Replacing these adjuncts with tenure track faculty would require a massive reallocation of resources. At WashU this would mean a major reallocation of faculty hiring from the social and natural sciences to a small number of departments in the humanities. New initiatives such as those on energy or economic development, and recently discussed resurrection of our Sociology department would all be shelved.
At WashU one of our top humanities departments is our German department. Not only are they top notch researchers, they are probably a model department in providing service to the university. But enrollments of German courses are quite low, and thus under this reallocation they would probably receive no new hires.
These are just some off the cuff thoughts, but I think what everyone can agree on is that these are huge programs with very poorly paid adjuncts.
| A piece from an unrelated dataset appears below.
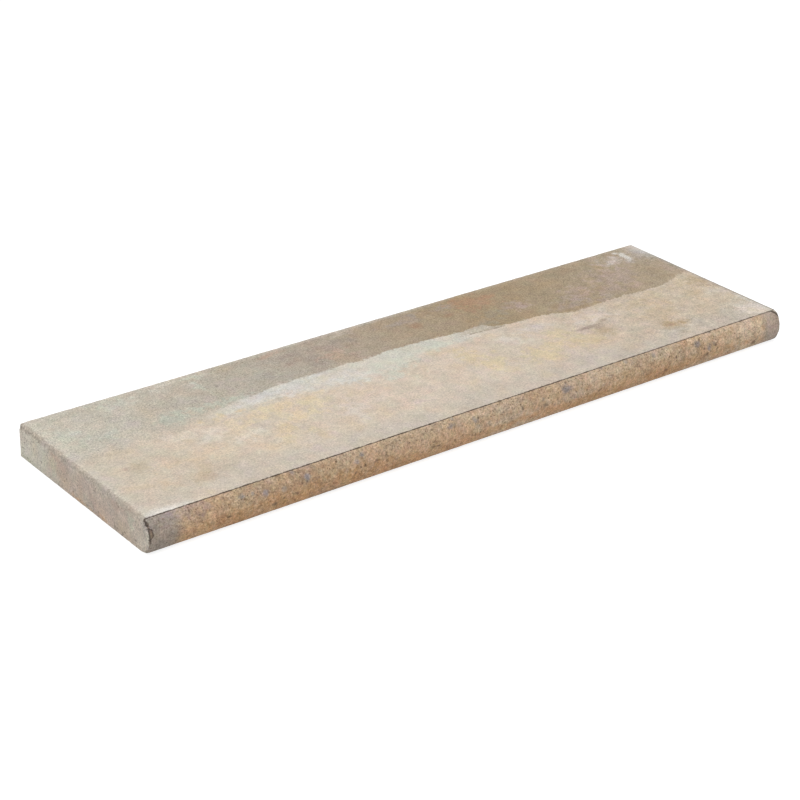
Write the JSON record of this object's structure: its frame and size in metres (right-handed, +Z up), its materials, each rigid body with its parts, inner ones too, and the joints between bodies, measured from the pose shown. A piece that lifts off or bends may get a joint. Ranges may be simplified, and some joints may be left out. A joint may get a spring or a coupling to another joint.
{
  "type": "pool coping stone",
  "caption": "Long flat coping slab for a pool's edge: square back and ends, lightly rounded top arrises and a bullnose along one long side.",
  "frame": {"origin": "middle of the slab's footprint, on the bed", "axes": "+X along the pool's edge, -Y out over the water towards the nose, +Z up out of the walking face"},
  "size_m": [1, 0.3, 0.045],
  "materials": {
    "cast_concrete": "matt cast face, mottled cream and grey-brown"
  },
  "bodies": {
    "root": {"coping_stone": "cast_concrete"}
  },
  "joints": []
}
But rectifying this requires either new money or a major reallocation of resources.
The obvious point is that there is goal conflict within any organization. A major challenge for the university is when the demand for teaching doesn’t map onto other priorities of the university. Adding more money to the university doesn’t solve this goal conflict.
How does the university address this problem? I have no idea. But I can think of at least one simple budget neutral proposal to at least address the job insecurity of adjuncts.
Given the massive demand for certain types of courses, there is no reason why adjuncts couldn’t be provided long-term contracts. While demand for courses varies from year to year, it doesn’t vary that much. The university could probably provide 5 year contracts for 75% of the adjuncts in a writing or language problem. Accidentally paying one extra adjunct or two in a year isn’t a major cost.
So this is a pretty small proposal for a major problem. But most of what I read about adjuncts had no resemblance to the role of adjuncts in the social and natural sciences at my university. I’ve just learned about the problem. That is at least a starting point to help solve it.